What I mean by “debate” is people are willing to take on a topic and run with it. As it stands, someone shows a film and gets up and does a Q+A, and they talk about the film and the audience asks questions. There’s never enough time to go deeper and there’s also a level of politeness. For example, our opening night film “My Childhood, My Country,” took 20 years for them to make and there’s a lot to debate. There’s so many things to discuss and dissect with regards to the topic. The way I like to describe it is that it’s like a book club for films where you can pull it apart and discuss it in depth. We want to give filmmakers the opportunity to really have people talk about it. This all sounds very serious [laughs] but we’re not trying to become the film university of the world, either.
What are a few films you’re most excited about — and which do you think people will be surprised by?
We have a new film, a world premiere entitled “Living in Dillusionville,” which is a documentary about Ron English. He’s coming to paint a mural in D.C. He’s reaching the end of his career so it could even be the last mural he paints. There’s an opportunity to have tea and cookies with him, which along with the mural is a great connection. Then, we have another very silly one titled “Bootyology,” which is a mockumentary about a rap duo who disappears and comes back many years later to try and make it to the top again. We believe that will be one of our party events. The film’s faux subjects the Booty Boys, who are actually pretty good rappers, are coming to town, too.

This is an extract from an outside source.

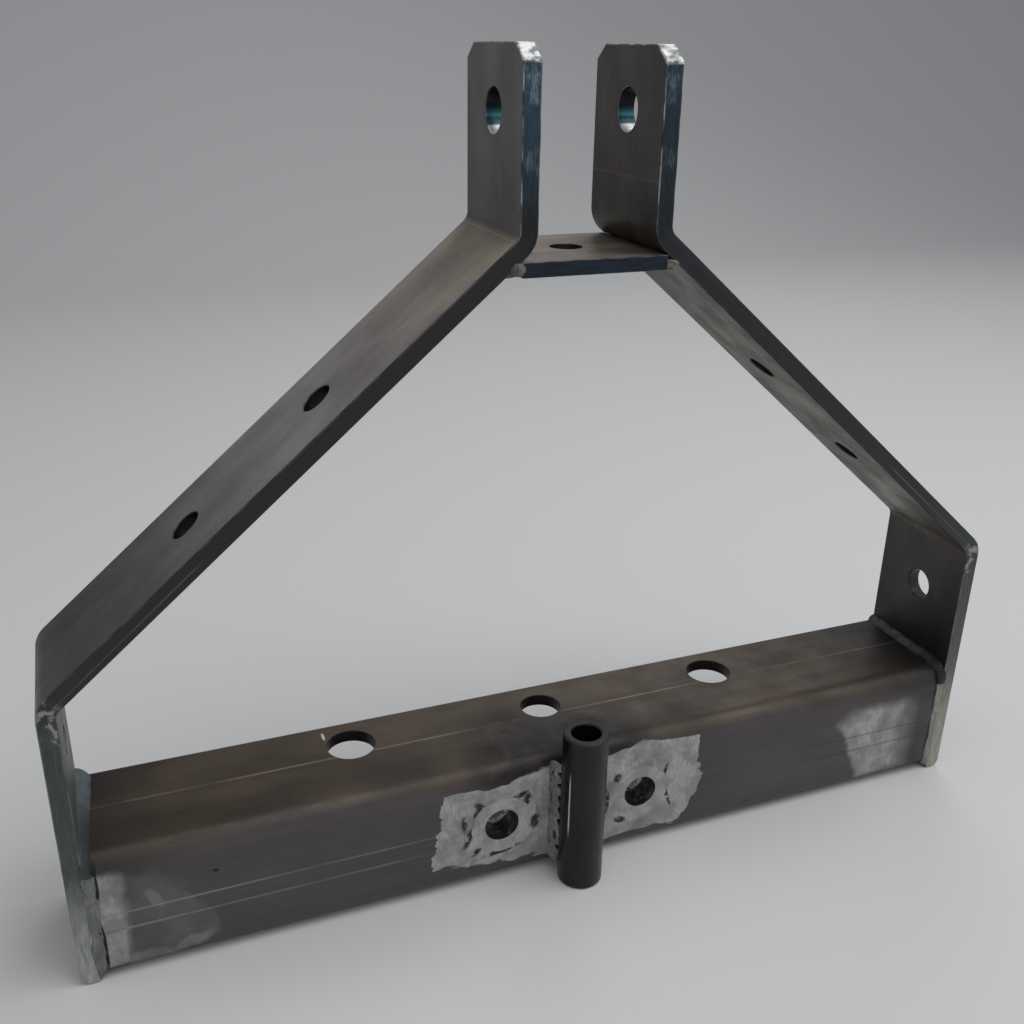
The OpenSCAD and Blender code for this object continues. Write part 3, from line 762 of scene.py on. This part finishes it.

Another is the shorts. I’m very keen on the short programs because they often get left behind, and we have a group of five films that are from people across the world. We have a little horror section like that; most of the filmmakers attend and offer the opportunity to hear from them after the screening, where they’ll give tips to the audience on how they pulled the scares off. Our closing night film is going to be a blast. It is made by the first fully women’s American-Muslim team, and we’re dubbing it the “Asian ‘Coming to America.’” The film is titled “Americanish,” by Iman Zawahry in her first feature; she’s an alumna from the festival/forum.